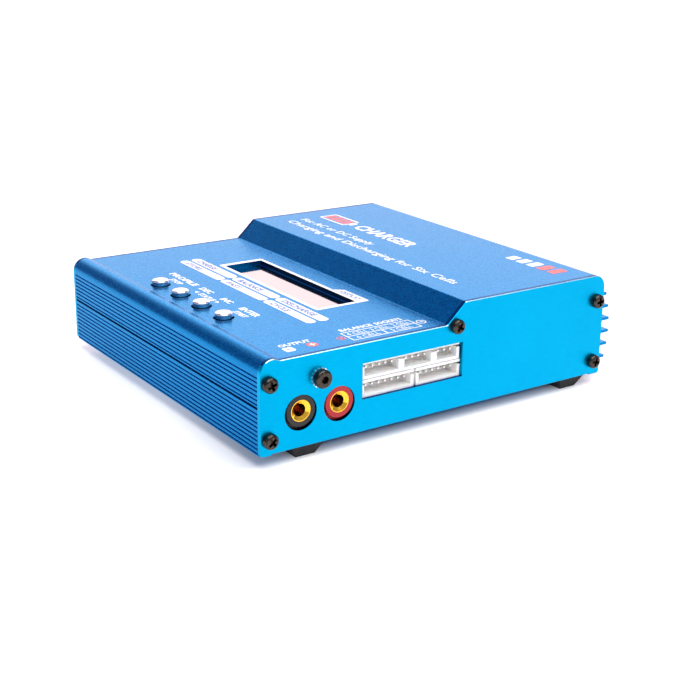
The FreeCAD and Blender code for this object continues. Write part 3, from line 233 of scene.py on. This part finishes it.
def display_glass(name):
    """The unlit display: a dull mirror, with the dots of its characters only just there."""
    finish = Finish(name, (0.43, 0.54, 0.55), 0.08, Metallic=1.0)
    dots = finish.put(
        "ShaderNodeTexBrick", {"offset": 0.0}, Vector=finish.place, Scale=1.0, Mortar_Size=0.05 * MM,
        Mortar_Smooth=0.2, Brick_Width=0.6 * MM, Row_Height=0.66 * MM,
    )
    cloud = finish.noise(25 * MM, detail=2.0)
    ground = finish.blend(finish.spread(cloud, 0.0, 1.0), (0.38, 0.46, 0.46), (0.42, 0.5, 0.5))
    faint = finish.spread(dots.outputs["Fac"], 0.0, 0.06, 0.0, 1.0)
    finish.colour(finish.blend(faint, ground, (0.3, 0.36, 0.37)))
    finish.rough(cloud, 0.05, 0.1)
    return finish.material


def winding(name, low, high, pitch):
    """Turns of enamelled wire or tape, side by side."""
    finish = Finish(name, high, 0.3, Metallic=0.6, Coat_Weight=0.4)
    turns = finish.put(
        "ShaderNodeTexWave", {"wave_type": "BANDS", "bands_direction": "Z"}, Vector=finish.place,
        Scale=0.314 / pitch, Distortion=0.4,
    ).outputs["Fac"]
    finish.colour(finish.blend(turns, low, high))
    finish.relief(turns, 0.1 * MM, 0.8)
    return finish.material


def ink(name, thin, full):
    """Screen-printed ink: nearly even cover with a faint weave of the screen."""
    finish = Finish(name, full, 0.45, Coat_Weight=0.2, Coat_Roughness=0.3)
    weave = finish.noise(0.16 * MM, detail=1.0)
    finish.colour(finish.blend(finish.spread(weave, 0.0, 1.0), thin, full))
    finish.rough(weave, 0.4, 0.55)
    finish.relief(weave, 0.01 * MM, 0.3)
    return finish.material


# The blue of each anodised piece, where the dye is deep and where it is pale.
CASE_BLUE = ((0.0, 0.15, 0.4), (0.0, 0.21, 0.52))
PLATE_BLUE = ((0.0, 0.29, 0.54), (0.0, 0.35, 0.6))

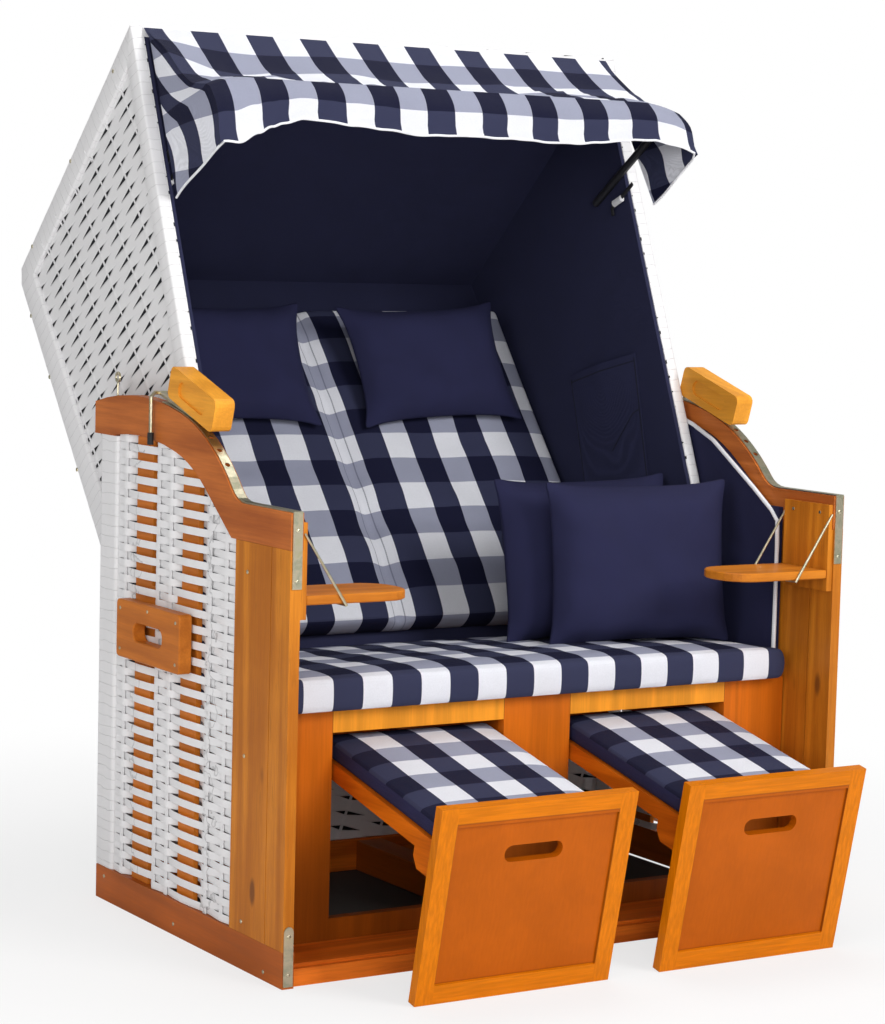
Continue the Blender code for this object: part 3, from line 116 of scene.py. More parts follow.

- EXERCISE PROMPT -
The whole listing above needs to be written out again exactly.

- RESULT OF THIS EXERCISE -
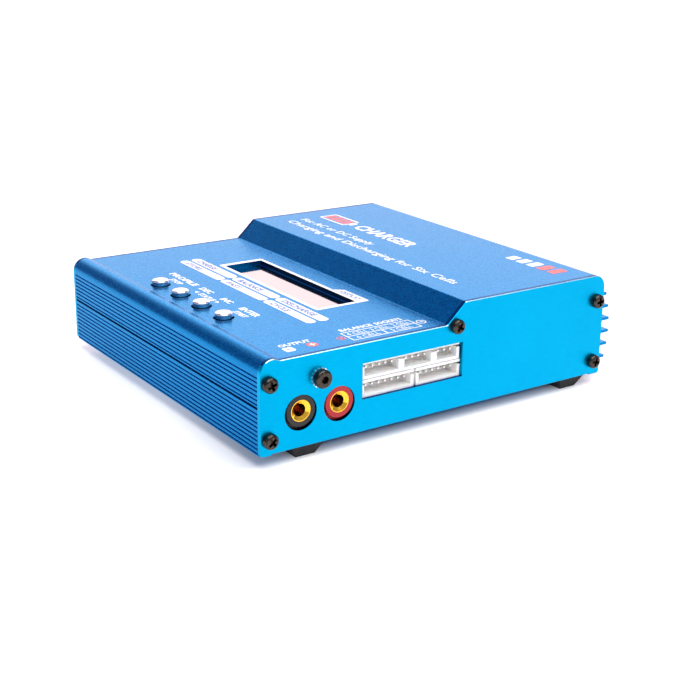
The FreeCAD and Blender code for this object continues. Write part 3, from line 233 of scene.py on. This part finishes it.
def display_glass(name):
    """The unlit display: a dull mirror, with the dots of its characters only just there."""
    finish = Finish(name, (0.43, 0.54, 0.55), 0.08, Metallic=1.0)
    dots = finish.put(
        "ShaderNodeTexBrick", {"offset": 0.0}, Vector=finish.place, Scale=1.0, Mortar_Size=0.05 * MM,
        Mortar_Smooth=0.2, Brick_Width=0.6 * MM, Row_Height=0.66 * MM,
    )
    cloud = finish.noise(25 * MM, detail=2.0)
    ground = finish.blend(finish.spread(cloud, 0.0, 1.0), (0.38, 0.46, 0.46), (0.42, 0.5, 0.5))
    faint = finish.spread(dots.outputs["Fac"], 0.0, 0.06, 0.0, 1.0)
    finish.colour(finish.blend(faint, ground, (0.3, 0.36, 0.37)))
    finish.rough(cloud, 0.05, 0.1)
    return finish.material


def winding(name, low, high, pitch):
    """Turns of enamelled wire or tape, side by side."""
    finish = Finish(name, high, 0.3, Metallic=0.6, Coat_Weight=0.4)
    turns = finish.put(
        "ShaderNodeTexWave", {"wave_type": "BANDS", "bands_direction": "Z"}, Vector=finish.place,
        Scale=0.314 / pitch, Distortion=0.4,
    ).outputs["Fac"]
    finish.colour(finish.blend(turns, low, high))
    finish.relief(turns, 0.1 * MM, 0.8)
    return finish.material


def ink(name, thin, full):
    """Screen-printed ink: nearly even cover with a faint weave of the screen."""
    finish = Finish(name, full, 0.45, Coat_Weight=0.2, Coat_Roughness=0.3)
    weave = finish.noise(0.16 * MM, detail=1.0)
    finish.colour(finish.blend(finish.spread(weave, 0.0, 1.0), thin, full))
    finish.rough(weave, 0.4, 0.55)
    finish.relief(weave, 0.01 * MM, 0.3)
    return finish.material


# The blue of each anodised piece, where the dye is deep and where it is pale.
CASE_BLUE = ((0.0, 0.15, 0.4), (0.0, 0.21, 0.52))
PLATE_BLUE = ((0.0, 0.29, 0.54), (0.0, 0.35, 0.6))

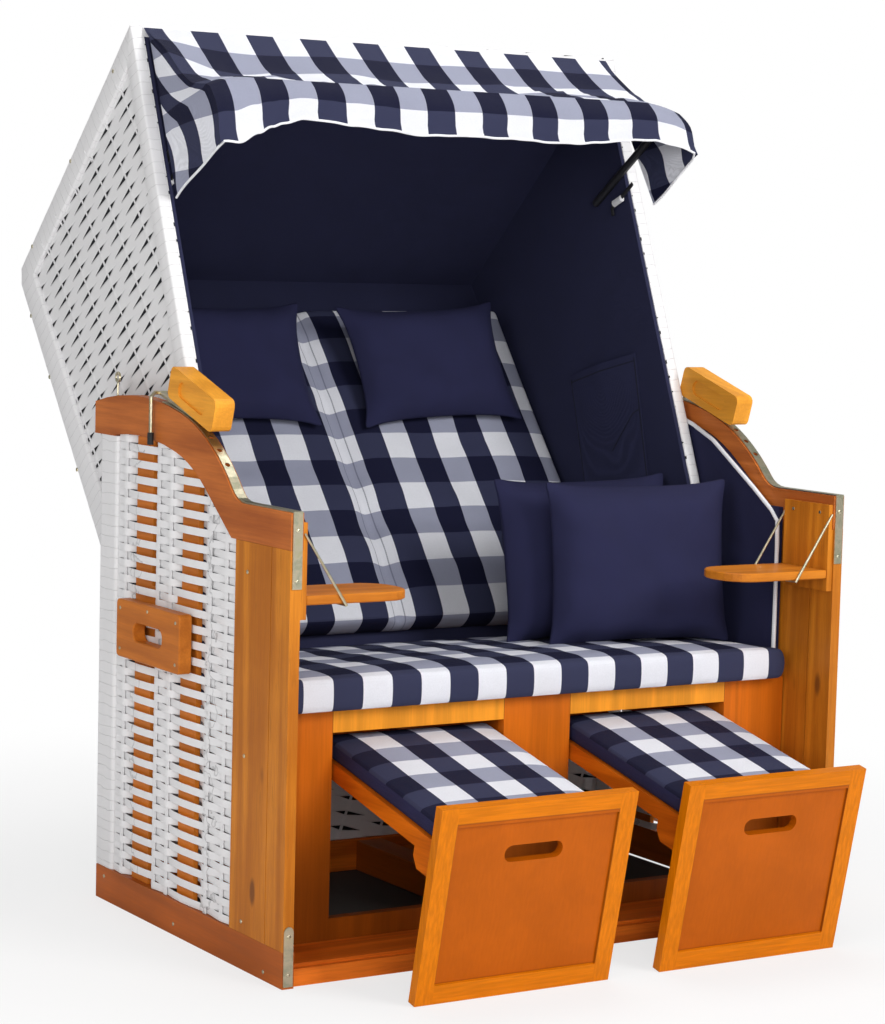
Continue the Blender code for this object: part 3, from line 116 of scene.py. More parts follow.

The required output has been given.